Aside from hard lessons learned and increasing requirements that all parties have "skin in the game," evolutions in technology and an increasing utilization of third-party due diligence firms, who are staffing up accordingly, certainly help solve the challenges of evaluating a deal, and for a relatively finite number of hours. Many lenders in our space—including Revere—are structured such that the origination team retains a portion of ownership in every transaction— both in job description as an employee of the firm and monetarily—which is intentionally designed to cause us to best serve the fiduciary interests of our investors. Therefore, it is paramount that our due diligence is rigorous, thorough, thoughtful and accurate.
GlobeSt.com: Are borrowers putting together comprehensive and understandable acquisition plans in their loan applications? And, how do banks fit into the current environment for financing commercial real estate loans?
Bryan: I suspect that a buyers' lack of a concise and clear business plan will be the exception rather than the rule and represent a small number of loan applicants because there is ample smart equity chasing opportunities right now.
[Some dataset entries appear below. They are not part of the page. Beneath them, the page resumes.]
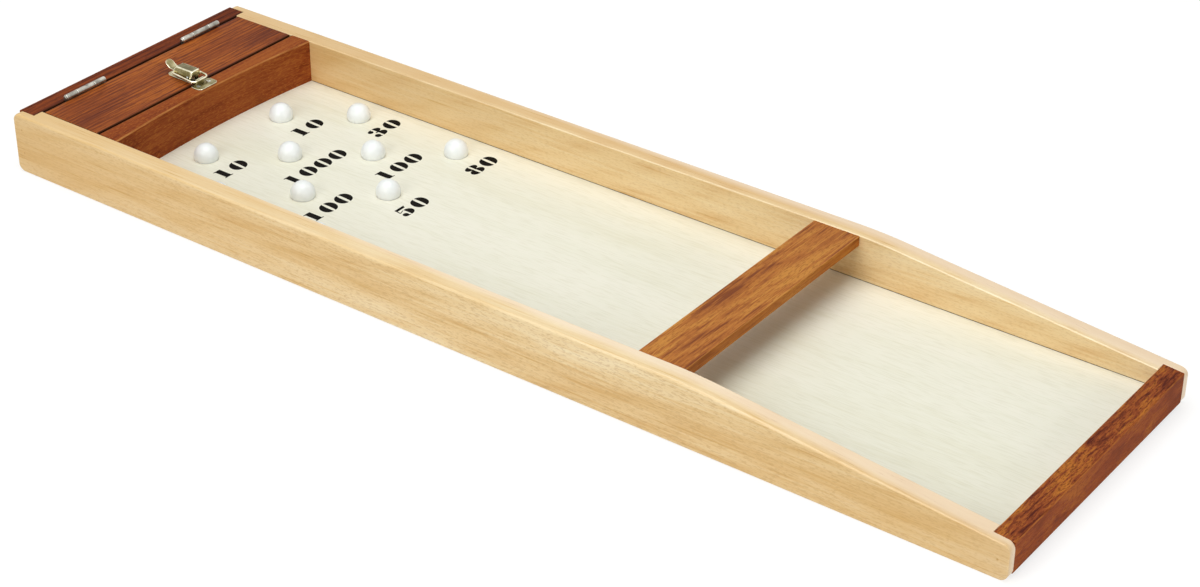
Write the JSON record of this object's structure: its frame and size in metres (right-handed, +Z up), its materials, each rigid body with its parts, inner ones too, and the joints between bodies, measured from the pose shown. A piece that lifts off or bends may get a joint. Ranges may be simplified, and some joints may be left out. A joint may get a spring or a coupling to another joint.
{
  "type": "table billiards board",
  "caption": "Table billiards board: long tray with tapering side rails, scoring holes, a starting bridge, white balls and a latched lid over a ball box",
  "frame": {"origin": "middle of the board's underside, on the table top", "axes": "X across the board with the player's left at -X, +Y from the player's end to the ball box, +Z up"},
  "size_m": [0.284, 1, 0.0693],
  "materials": {
    "beech": "clear matt lacquer on beech",
    "plywood": "pale lacquered plywood with printed numbers",
    "dark_wood": "oiled red-brown hardwood",
    "dowel_wood": "bare beech dowel",
    "steel": "bright zinc",
    "hinge_steel": "dull nickel",
    "plated_steel": "yellow zinc on pressed steel",
    "ball": "glossy white"
  },
  "bodies": {
    "board": {"left_rail": "beech", "right_rail": "beech", "playing_bed": "plywood", "near_rail": "dark_wood", "back_rail": "dark_wood", "bridge": "dark_wood", "box_front": "dark_wood", "bridge_dowels": "dowel_wood", "box_front_dowels": "dowel_wood", "end_rail_pins": "steel", "hinge_rail_screws": "steel", "strike_screws": "steel", "left_hinge_rail_leaf": "hinge_steel", "left_hinge_pin": "hinge_steel", "right_hinge_rail_leaf": "hinge_steel", "right_hinge_pin": "hinge_steel", "latch_strike": "plated_steel"},
    "lid": {"lid": "dark_wood", "left_hinge_lid_leaf": "hinge_steel", "right_hinge_lid_leaf": "hinge_steel", "hinge_lid_screws": "steel", "latch_base": "plated_steel", "latch_rivet": "plated_steel", "latch_base_screws": "steel"},
    "latch_lever": {"latch_lever": "plated_steel"},
    "latch_loop": {"latch_loop": "plated_steel"},
    "ball_1": {"ball_1": "ball"},
    "ball_2": {"ball_2": "ball"},
    "ball_3": {"ball_3": "ball"},
    "ball_4": {"ball_4": "ball"},
    "ball_5": {"ball_5": "ball"},
    "ball_6": {"ball_6": "ball"},
    "ball_7": {"ball_7": "ball"},
    "ball_8": {"ball_8": "ball"},
    "ball_9": {"ball_9": "ball"},
    "ball_10": {"ball_10": "ball"}
  },
  "joints": [
    {"name": "lid_hinge", "type": "hinge", "parent": "board", "child": "lid", "pos_m": [0, 0.4799, 0.05968], "axis": [-1, 0, 0], "range_deg": [0, 180]},
    {"name": "latch_pivot", "type": "hinge", "parent": "lid", "child": "latch_lever", "pos_m": [0, 0.417, 0.0626], "axis": [1, 0, 0], "range_deg": [0, 90]},
    {"name": "loop_pivot", "type": "hinge", "parent": "latch_lever", "child": "latch_loop", "pos_m": [0, 0.434, 0.0638], "axis": [1, 0, 0], "range_deg": [-90, 0]},
    {"name": "ball_1_lift", "type": "slide", "parent": "board", "child": "ball_1", "axis": [0, 0, 1], "range_m": [0, 0.06]},
    {"name": "ball_2_lift", "type": "slide", "parent": "board", "child": "ball_2", "axis": [0, 0, 1], "range_m": [0, 0.06]},
    {"name": "ball_3_lift", "type": "slide", "parent": "board", "child": "ball_3", "axis": [0, 0, 1], "range_m": [0, 0.06]},
    {"name": "ball_4_lift", "type": "slide", "parent": "board", "child": "ball_4", "axis": [0, 0, 1], "range_m": [0, 0.06]},
    {"name": "ball_5_lift", "type": "slide", "parent": "board", "child": "ball_5", "axis": [0, 0, 1], "range_m": [0, 0.06]},
    {"name": "ball_6_lift", "type": "slide", "parent": "board", "child": "ball_6", "axis": [0, 0, 1], "range_m": [0, 0.06]},
    {"name": "ball_7_lift", "type": "slide", "parent": "board", "child": "ball_7", "axis": [0, 0, 1], "range_m": [0, 0.06]},
    {"name": "ball_8_lift", "type": "slide", "parent": "board", "child": "ball_8", "axis": [0, 0, 1], "range_m": [0, 0.06]},
    {"name": "ball_9_lift", "type": "slide", "parent": "board", "child": "ball_9", "axis": [0, 0, 1], "range_m": [0, 0.06]},
    {"name": "ball_10_lift", "type": "slide", "parent": "board", "child": "ball_10", "axis": [0, 0, 1], "range_m": [0, 0.06]}
  ],
  "couplings": [
    {"joint": "loop_pivot", "follows": "latch_pivot", "ratio": -1}
  ]
}
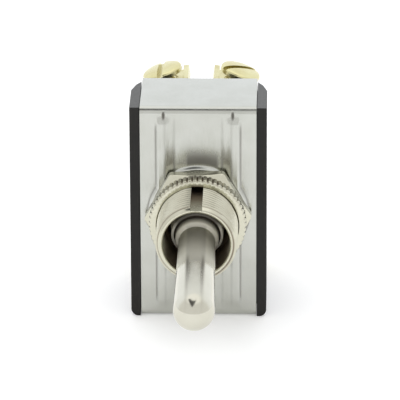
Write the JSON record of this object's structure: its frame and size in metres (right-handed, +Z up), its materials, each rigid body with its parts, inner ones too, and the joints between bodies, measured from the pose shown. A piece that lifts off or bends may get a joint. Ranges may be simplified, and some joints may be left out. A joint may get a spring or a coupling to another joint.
{
  "type": "toggle switch",
  "caption": "Panel-mount double-pole toggle switch: metal bat lever in a threaded bushing with nuts, ribbed steel frame, black moulded base, brass screw terminals.",
  "frame": {"origin": "on the steel flap of the lower end, which the switch stands on, midway between its sides and 6.2 mm behind the front plate", "axes": "+Z up the long side of the body, -Y out along the bushing and lever, +Y towards the terminals, +X across the poles"},
  "size_m": [0.02, 0.0506, 0.033],
  "materials": {
    "phenolic": "satin",
    "zinc_plate": "satin",
    "fibre": "matte",
    "nickel_plate": "satin",
    "nickel_bat": "satin",
    "pin_steel": "satin",
    "nylon": "satin",
    "contact_brass": "satin",
    "spring_steel": "satin",
    "silver": "satin",
    "terminal_brass": "satin",
    "screw_brass": "satin"
  },
  "bodies": {
    "housing": {"base": "phenolic", "frame": "zinc_plate", "insulating_liner": "fibre", "bushing": "nickel_plate", "hex_nut": "nickel_plate", "knurled_nut": "nickel_plate", "lever_pin": "pin_steel", "fixed_contact_upper_left": "silver", "fixed_contact_lower_left": "silver", "terminal_upper_left": "terminal_brass", "screw_upper_left": "screw_brass", "terminal_middle_left": "terminal_brass", "screw_middle_left": "screw_brass", "terminal_lower_left": "terminal_brass", "screw_lower_left": "screw_brass", "fixed_contact_upper_right": "silver", "fixed_contact_lower_right": "silver", "terminal_upper_right": "terminal_brass", "screw_upper_right": "screw_brass", "terminal_middle_right": "terminal_brass", "screw_middle_right": "screw_brass", "terminal_lower_right": "terminal_brass", "screw_lower_right": "screw_brass"},
    "lever": {"lever": "nickel_bat", "yoke": "nylon", "plunger_spring_left": "spring_steel", "plunger_spring_right": "spring_steel"},
    "plunger_left": {"plunger_left": "contact_brass"},
    "rocker_left": {"rocker_left": "contact_brass", "moving_contact_upper_left": "silver", "moving_contact_lower_left": "silver"},
    "plunger_right": {"plunger_right": "contact_brass"},
    "rocker_right": {"rocker_right": "contact_brass", "moving_contact_upper_right": "silver", "moving_contact_lower_right": "silver"}
  },
  "joints": [
    {"name": "lever_tilt", "type": "hinge", "parent": "housing", "child": "lever", "pos_m": [0, -0.0091, 0.0165], "axis": [-1, 0, 0], "range_deg": [0, 24]},
    {"name": "plunger_left_press", "type": "slide", "parent": "lever", "child": "plunger_left", "axis": [0, -0.9781, -0.2079], "range_m": [0, 0.0004], "stiffness_N_per_m": 1500, "springref_m": -0.001},
    {"name": "rocker_left_tilt", "type": "hinge", "parent": "housing", "child": "rocker_left", "pos_m": [-0.005, 0.00385, 0.0165], "axis": [-1, 0, 0], "range_deg": [-19.2, 0]},
    {"name": "plunger_right_press", "type": "slide", "parent": "lever", "child": "plunger_right", "axis": [0, -0.9781, -0.2079], "range_m": [0, 0.0004], "stiffness_N_per_m": 1500, "springref_m": -0.001},
    {"name": "rocker_right_tilt", "type": "hinge", "parent": "housing", "child": "rocker_right", "pos_m": [0.005, 0.00385, 0.0165], "axis": [-1, 0, 0], "range_deg": [-19.2, 0]}
  ],
  "couplings": [
    {"joint": "rocker_left_tilt", "follows": "lever_tilt", "ratio": -0.8},
    {"joint": "rocker_right_tilt", "follows": "lever_tilt", "ratio": -0.8}
  ]
}
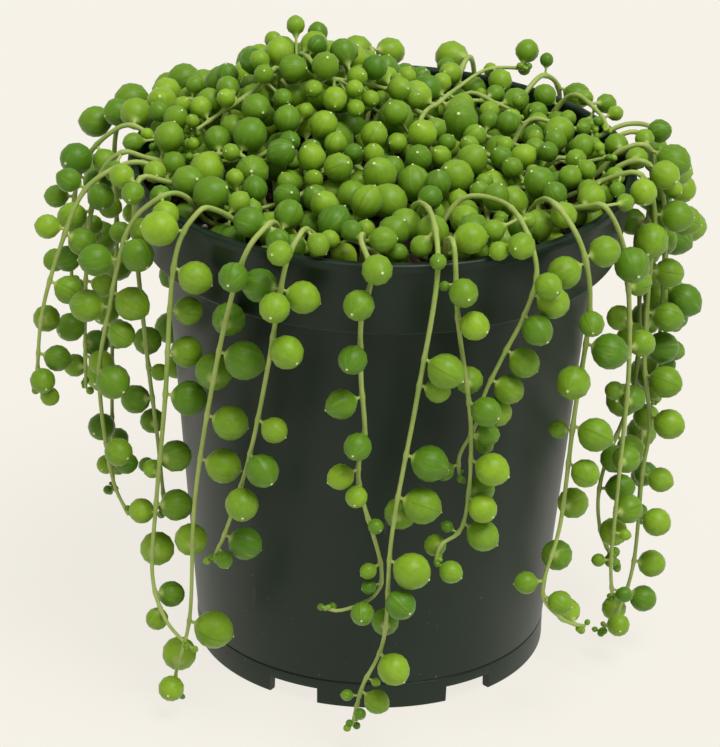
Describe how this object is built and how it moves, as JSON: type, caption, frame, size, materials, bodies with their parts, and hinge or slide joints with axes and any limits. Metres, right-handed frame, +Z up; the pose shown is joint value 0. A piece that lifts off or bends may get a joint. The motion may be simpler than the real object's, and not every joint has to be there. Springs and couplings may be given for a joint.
{
  "type": "potted string of pearls",
  "caption": "Trailing succulent with round bead-like leaves on thin stems, growing over the rim of a dark green round plastic nursery pot filled with soil.",
  "frame": {"origin": "on the ground at the pot's axis, which is also the middle of the whole plant seen from above", "axes": "+Z up along the pot's axis; -Y is the front, the side the picture shows; +X is the viewer's right"},
  "size_m": [0.1479, 0.1375, 0.135],
  "materials": {
    "pot_plastic": "dark green moulded polypropylene, satin, a little shinier on the lip",
    "soil": "peat and bark potting mix, dark brown, rough",
    "leafy_stem": "smooth waxy green leaves with a soft sheen, pale green stems"
  },
  "bodies": {
    "root": {"pot": "pot_plastic", "soil": "soil", "arch_1": "leafy_stem", "arch_10": "leafy_stem", "arch_2": "leafy_stem", "arch_3": "leafy_stem", "arch_4": "leafy_stem", "arch_5": "leafy_stem", "arch_6": "leafy_stem", "arch_7": "leafy_stem", "arch_8": "leafy_stem", "arch_9": "leafy_stem", "creeper_1": "leafy_stem", "creeper_10": "leafy_stem", "creeper_11": "leafy_stem", "creeper_12": "leafy_stem", "creeper_13": "leafy_stem", "creeper_14": "leafy_stem", "creeper_2": "leafy_stem", "creeper_3": "leafy_stem", "creeper_4": "leafy_stem", "creeper_5": "leafy_stem", "creeper_6": "leafy_stem", "creeper_7": "leafy_stem", "creeper_8": "leafy_stem", "creeper_9": "leafy_stem", "trailing_back_1": "leafy_stem", "trailing_back_10": "leafy_stem", "trailing_back_11": "leafy_stem", "trailing_back_3": "leafy_stem", "trailing_back_5": "leafy_stem", "trailing_back_6": "leafy_stem", "trailing_back_7": "leafy_stem", "trailing_back_8": "leafy_stem", "trailing_back_9": "leafy_stem", "trailing_front_1": "leafy_stem", "trailing_front_2": "leafy_stem", "trailing_front_3": "leafy_stem", "trailing_front_4": "leafy_stem", "trailing_front_5": "leafy_stem", "trailing_front_6": "leafy_stem", "trailing_front_7": "leafy_stem", "trailing_front_8": "leafy_stem", "trailing_left_1": "leafy_stem", "trailing_left_2": "leafy_stem", "trailing_left_3": "leafy_stem", "trailing_left_4": "leafy_stem", "trailing_left_5": "leafy_stem", "trailing_right_1": "leafy_stem", "trailing_right_2": "leafy_stem", "trailing_right_3": "leafy_stem", "trailing_right_4": "leafy_stem", "trailing_right_5": "leafy_stem"}
  },
  "joints": []
}
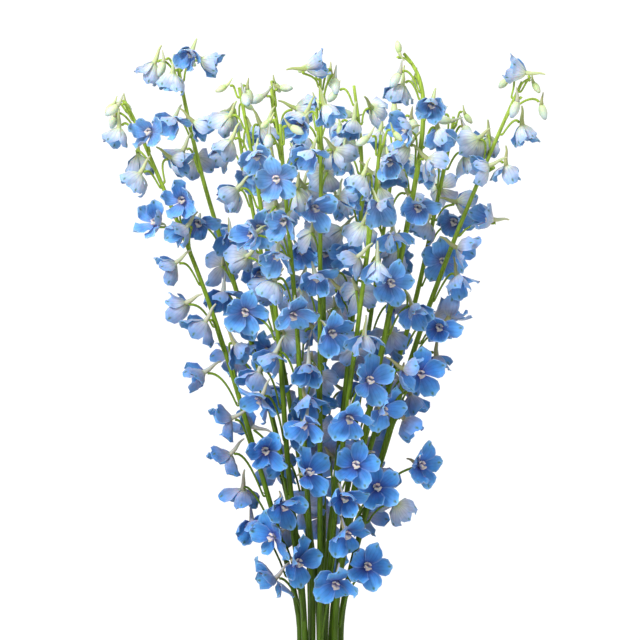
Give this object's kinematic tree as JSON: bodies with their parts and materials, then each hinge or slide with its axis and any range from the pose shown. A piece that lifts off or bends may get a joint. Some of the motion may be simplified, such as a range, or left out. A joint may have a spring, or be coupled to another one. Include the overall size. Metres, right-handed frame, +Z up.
{
  "type": "potted delphinium",
  "caption": "Potted delphinium: tall spikes of spurred sky-blue florets, with nodding pale buds at their tips, standing in peat in a plain tapered clay pot.",
  "frame": {"origin": "centre of the pot's foot, on the surface that it stands on", "axes": "+Z up the plant; the view of the picture looks along +Y with +X to the right"},
  "size_m": [0.4439, 0.2855, 0.8204],
  "materials": {
    "terracotta": "matte",
    "peat": "matte",
    "sepal_blue": "matte",
    "stem_green": "satin",
    "bud_pale": "matte",
    "bee_white": "matte"
  },
  "bodies": {
    "root": {"pot": "terracotta", "soil": "peat", "flower_spike_01": "sepal_blue", "flower_spike_02": "sepal_blue", "flower_spike_03": "sepal_blue", "flower_spike_04": "sepal_blue", "flower_spike_05": "sepal_blue", "flower_spike_06": "sepal_blue", "flower_spike_07": "sepal_blue", "flower_spike_08": "sepal_blue", "flower_spike_09": "sepal_blue", "flower_spike_10": "sepal_blue", "flower_spike_11": "sepal_blue", "flower_spike_12": "sepal_blue", "flower_spike_13": "sepal_blue", "flower_spike_14": "sepal_blue"}
  },
  "joints": []
}
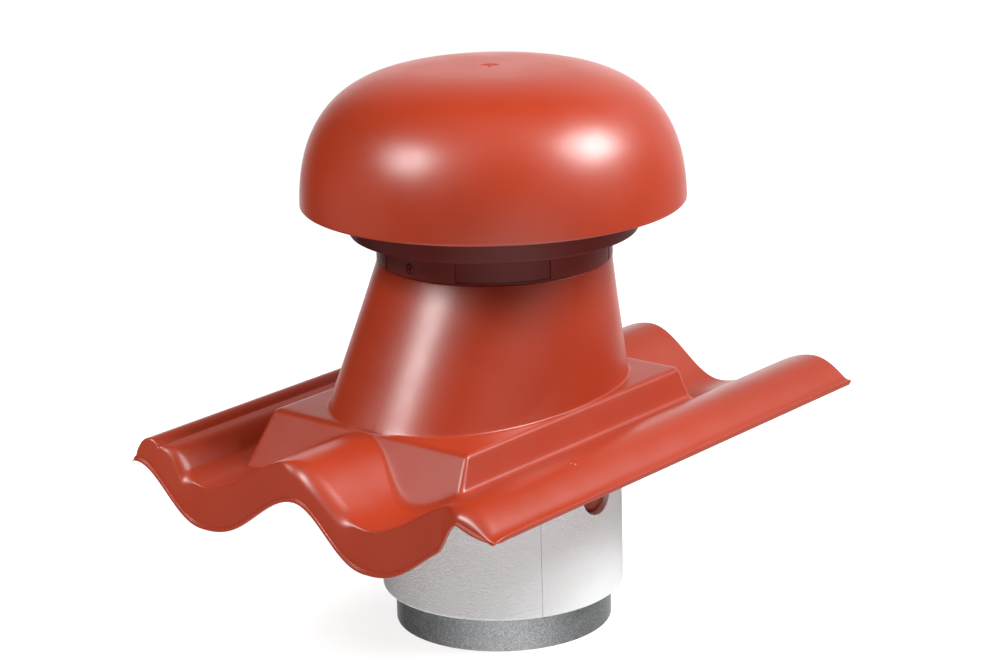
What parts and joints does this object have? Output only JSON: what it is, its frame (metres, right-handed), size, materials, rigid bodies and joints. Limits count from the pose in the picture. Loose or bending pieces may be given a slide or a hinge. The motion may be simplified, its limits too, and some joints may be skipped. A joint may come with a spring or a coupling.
{
  "type": "roof vent cap",
  "caption": "Roof vent outlet: a moulded wavy roof tile with a tapered stack and mushroom cap, and an insulated steel duct below.",
  "frame": {"origin": "centre of the tile's outline, level with the lower end of the duct", "axes": "+X across the tile towards its right edge, +Y up the roof away from the skirt, +Z along the duct to the cap"},
  "size_m": [0.332, 0.4174, 0.414],
  "materials": {
    "terracotta_plastic": "semi-gloss moulded terracotta red",
    "collar_plastic": "satin moulded red-brown",
    "white_foam": "matt expanded foam with a fine bead texture",
    "galvanised_steel": "dull galvanised with fine spangle"
  },
  "bodies": {
    "root": {"cap": "terracotta_plastic", "tile_base": "terracotta_plastic", "sleeve_plug": "terracotta_plastic", "collar": "collar_plastic", "collar_rivet_1": "collar_plastic", "collar_rivet_2": "collar_plastic", "sleeve_left": "white_foam", "sleeve_right": "white_foam", "duct": "galvanised_steel"}
  },
  "joints": []
}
However, I do believe that banks will be forced to pursue transactions more selectively and those loans will have more covenants tied to recourse than before.
The whisper consensus is that tightening comes from regulatory authorities within the next two to three years. Implementation of Basel III and High Volatility Commercial Real Estate (HVCRE) regulations appear to be impacting the banks' lending practices but still there seems to be no shortage of banks competing with private debt at the regional and local levels.